__THE DATA__:
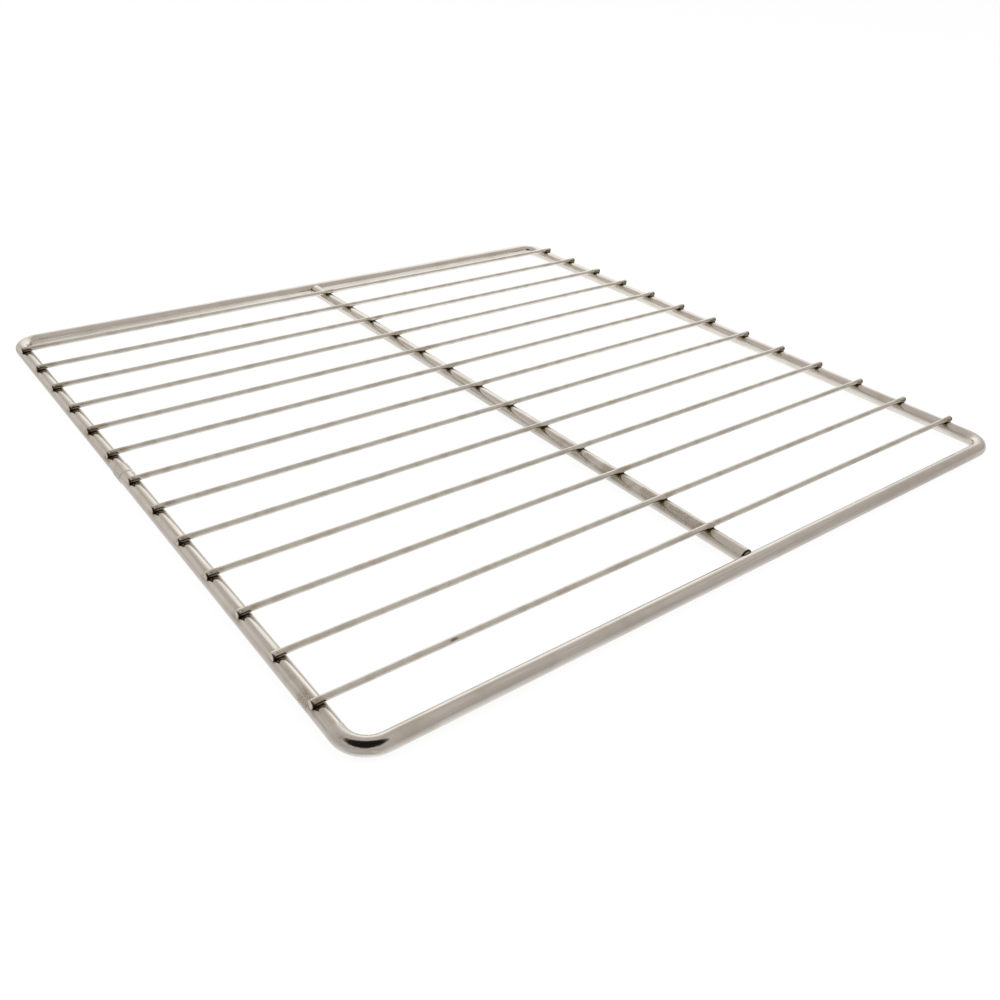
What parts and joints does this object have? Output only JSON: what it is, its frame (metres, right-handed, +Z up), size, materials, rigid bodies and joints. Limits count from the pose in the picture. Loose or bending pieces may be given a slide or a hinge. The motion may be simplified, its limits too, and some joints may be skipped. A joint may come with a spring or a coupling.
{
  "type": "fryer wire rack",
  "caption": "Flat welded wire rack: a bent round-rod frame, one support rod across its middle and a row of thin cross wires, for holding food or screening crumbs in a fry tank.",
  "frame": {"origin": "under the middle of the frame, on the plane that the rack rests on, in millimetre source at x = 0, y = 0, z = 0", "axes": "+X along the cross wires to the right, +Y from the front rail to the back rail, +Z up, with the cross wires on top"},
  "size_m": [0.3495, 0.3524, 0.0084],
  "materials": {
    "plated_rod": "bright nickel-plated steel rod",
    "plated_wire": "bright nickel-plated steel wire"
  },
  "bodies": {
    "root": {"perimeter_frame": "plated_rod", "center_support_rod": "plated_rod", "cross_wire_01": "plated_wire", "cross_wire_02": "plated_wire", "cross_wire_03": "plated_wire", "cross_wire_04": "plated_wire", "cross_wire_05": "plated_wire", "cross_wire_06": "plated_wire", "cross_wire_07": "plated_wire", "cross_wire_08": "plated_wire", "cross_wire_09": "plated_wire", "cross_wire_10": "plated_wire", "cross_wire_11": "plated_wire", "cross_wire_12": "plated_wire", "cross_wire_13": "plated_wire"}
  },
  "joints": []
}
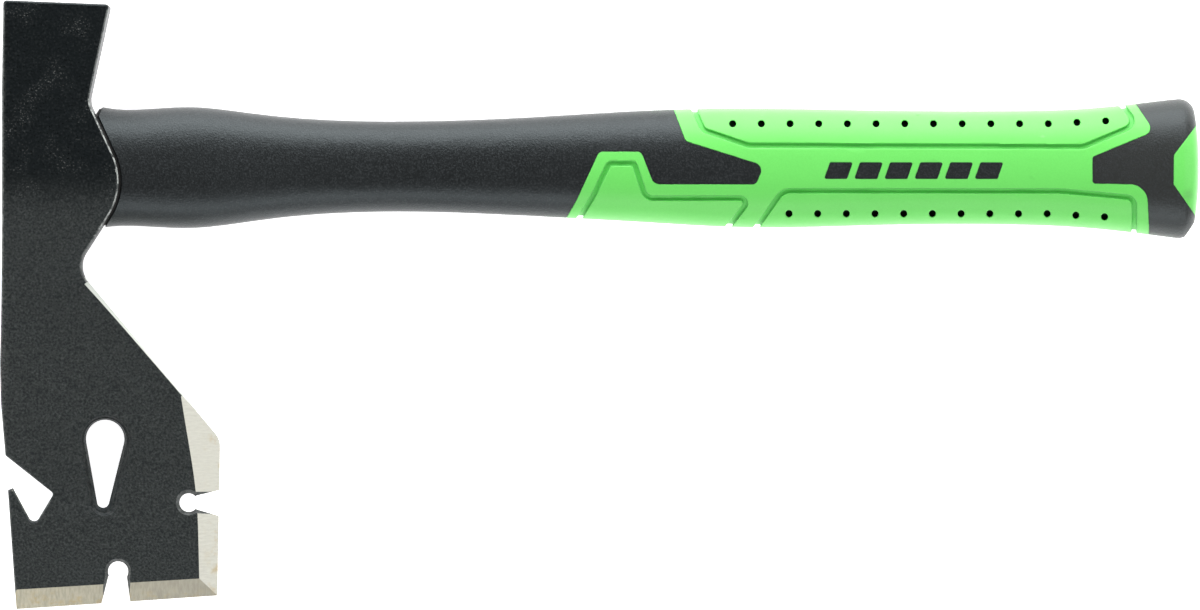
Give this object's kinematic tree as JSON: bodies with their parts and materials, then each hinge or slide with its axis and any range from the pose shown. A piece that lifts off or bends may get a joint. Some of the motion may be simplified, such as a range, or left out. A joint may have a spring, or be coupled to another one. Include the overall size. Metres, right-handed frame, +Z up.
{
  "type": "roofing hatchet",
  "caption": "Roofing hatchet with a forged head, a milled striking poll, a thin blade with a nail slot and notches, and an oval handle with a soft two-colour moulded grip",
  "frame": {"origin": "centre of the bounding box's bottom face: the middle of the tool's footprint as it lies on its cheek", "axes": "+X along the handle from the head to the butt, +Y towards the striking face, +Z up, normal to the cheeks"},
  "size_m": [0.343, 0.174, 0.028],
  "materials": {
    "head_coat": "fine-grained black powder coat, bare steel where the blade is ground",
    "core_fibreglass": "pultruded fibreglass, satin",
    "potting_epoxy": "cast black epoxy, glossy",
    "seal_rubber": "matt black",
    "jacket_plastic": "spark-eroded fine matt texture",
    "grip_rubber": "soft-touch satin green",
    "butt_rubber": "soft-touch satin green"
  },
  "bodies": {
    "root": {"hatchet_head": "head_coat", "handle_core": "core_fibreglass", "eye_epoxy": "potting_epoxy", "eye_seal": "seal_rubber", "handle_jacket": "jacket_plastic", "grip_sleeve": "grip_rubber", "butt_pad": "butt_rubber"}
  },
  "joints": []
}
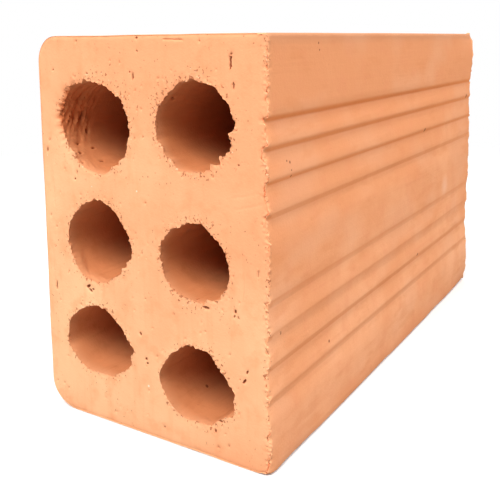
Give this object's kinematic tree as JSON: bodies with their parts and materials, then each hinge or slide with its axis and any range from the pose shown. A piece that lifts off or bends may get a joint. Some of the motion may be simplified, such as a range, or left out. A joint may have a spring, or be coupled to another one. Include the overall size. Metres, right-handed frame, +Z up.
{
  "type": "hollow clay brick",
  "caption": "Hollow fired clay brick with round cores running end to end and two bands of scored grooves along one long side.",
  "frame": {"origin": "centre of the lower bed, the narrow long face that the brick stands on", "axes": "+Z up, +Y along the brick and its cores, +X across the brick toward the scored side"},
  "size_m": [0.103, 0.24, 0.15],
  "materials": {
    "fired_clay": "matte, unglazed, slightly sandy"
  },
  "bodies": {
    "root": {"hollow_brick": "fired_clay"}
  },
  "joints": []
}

__WORK INSTRUCTIONS__: Every line of the records above needs to be given again exactly.

__COMPLETE OUTPUT__:
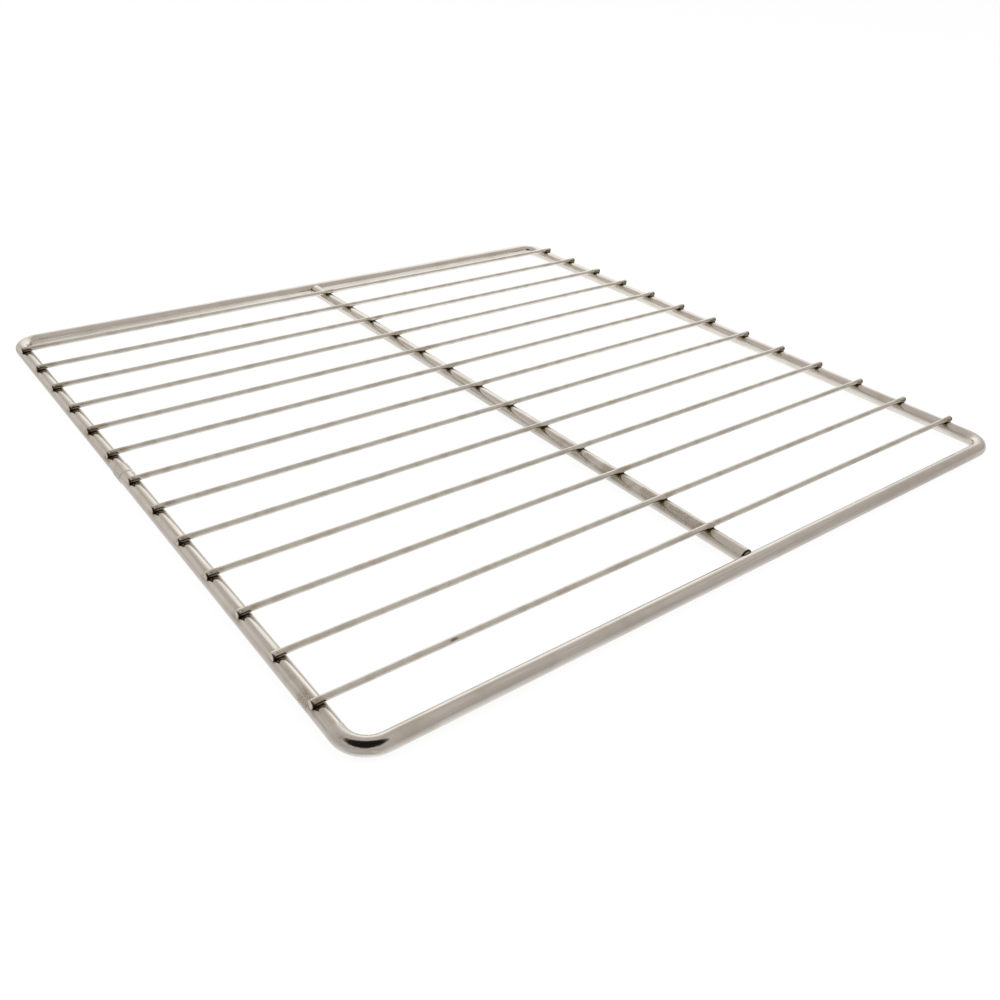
What parts and joints does this object have? Output only JSON: what it is, its frame (metres, right-handed, +Z up), size, materials, rigid bodies and joints. Limits count from the pose in the picture. Loose or bending pieces may be given a slide or a hinge. The motion may be simplified, its limits too, and some joints may be skipped. A joint may come with a spring or a coupling.
{
  "type": "fryer wire rack",
  "caption": "Flat welded wire rack: a bent round-rod frame, one support rod across its middle and a row of thin cross wires, for holding food or screening crumbs in a fry tank.",
  "frame": {"origin": "under the middle of the frame, on the plane that the rack rests on, in millimetre source at x = 0, y = 0, z = 0", "axes": "+X along the cross wires to the right, +Y from the front rail to the back rail, +Z up, with the cross wires on top"},
  "size_m": [0.3495, 0.3524, 0.0084],
  "materials": {
    "plated_rod": "bright nickel-plated steel rod",
    "plated_wire": "bright nickel-plated steel wire"
  },
  "bodies": {
    "root": {"perimeter_frame": "plated_rod", "center_support_rod": "plated_rod", "cross_wire_01": "plated_wire", "cross_wire_02": "plated_wire", "cross_wire_03": "plated_wire", "cross_wire_04": "plated_wire", "cross_wire_05": "plated_wire", "cross_wire_06": "plated_wire", "cross_wire_07": "plated_wire", "cross_wire_08": "plated_wire", "cross_wire_09": "plated_wire", "cross_wire_10": "plated_wire", "cross_wire_11": "plated_wire", "cross_wire_12": "plated_wire", "cross_wire_13": "plated_wire"}
  },
  "joints": []
}
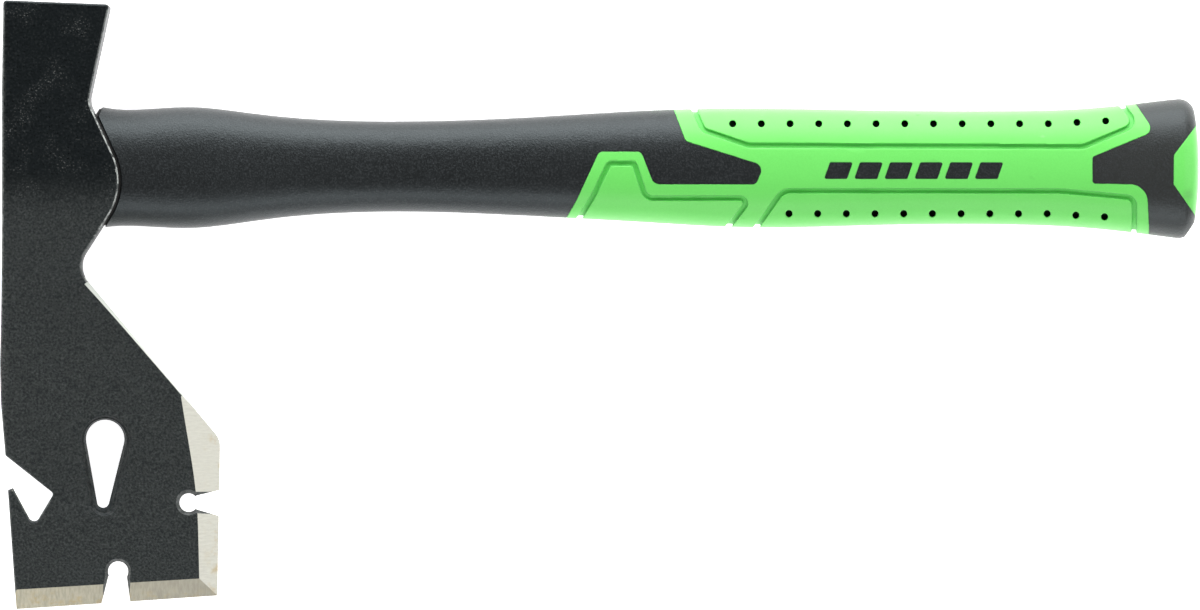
Give this object's kinematic tree as JSON: bodies with their parts and materials, then each hinge or slide with its axis and any range from the pose shown. A piece that lifts off or bends may get a joint. Some of the motion may be simplified, such as a range, or left out. A joint may have a spring, or be coupled to another one. Include the overall size. Metres, right-handed frame, +Z up.
{
  "type": "roofing hatchet",
  "caption": "Roofing hatchet with a forged head, a milled striking poll, a thin blade with a nail slot and notches, and an oval handle with a soft two-colour moulded grip",
  "frame": {"origin": "centre of the bounding box's bottom face: the middle of the tool's footprint as it lies on its cheek", "axes": "+X along the handle from the head to the butt, +Y towards the striking face, +Z up, normal to the cheeks"},
  "size_m": [0.343, 0.174, 0.028],
  "materials": {
    "head_coat": "fine-grained black powder coat, bare steel where the blade is ground",
    "core_fibreglass": "pultruded fibreglass, satin",
    "potting_epoxy": "cast black epoxy, glossy",
    "seal_rubber": "matt black",
    "jacket_plastic": "spark-eroded fine matt texture",
    "grip_rubber": "soft-touch satin green",
    "butt_rubber": "soft-touch satin green"
  },
  "bodies": {
    "root": {"hatchet_head": "head_coat", "handle_core": "core_fibreglass", "eye_epoxy": "potting_epoxy", "eye_seal": "seal_rubber", "handle_jacket": "jacket_plastic", "grip_sleeve": "grip_rubber", "butt_pad": "butt_rubber"}
  },
  "joints": []
}
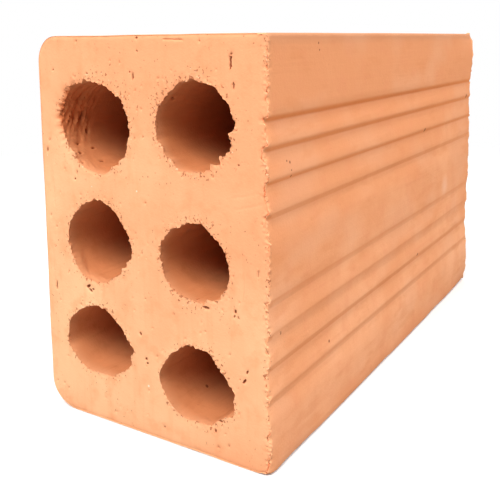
Give this object's kinematic tree as JSON: bodies with their parts and materials, then each hinge or slide with its axis and any range from the pose shown. A piece that lifts off or bends may get a joint. Some of the motion may be simplified, such as a range, or left out. A joint may have a spring, or be coupled to another one. Include the overall size. Metres, right-handed frame, +Z up.
{
  "type": "hollow clay brick",
  "caption": "Hollow fired clay brick with round cores running end to end and two bands of scored grooves along one long side.",
  "frame": {"origin": "centre of the lower bed, the narrow long face that the brick stands on", "axes": "+Z up, +Y along the brick and its cores, +X across the brick toward the scored side"},
  "size_m": [0.103, 0.24, 0.15],
  "materials": {
    "fired_clay": "matte, unglazed, slightly sandy"
  },
  "bodies": {
    "root": {"hollow_brick": "fired_clay"}
  },
  "joints": []
}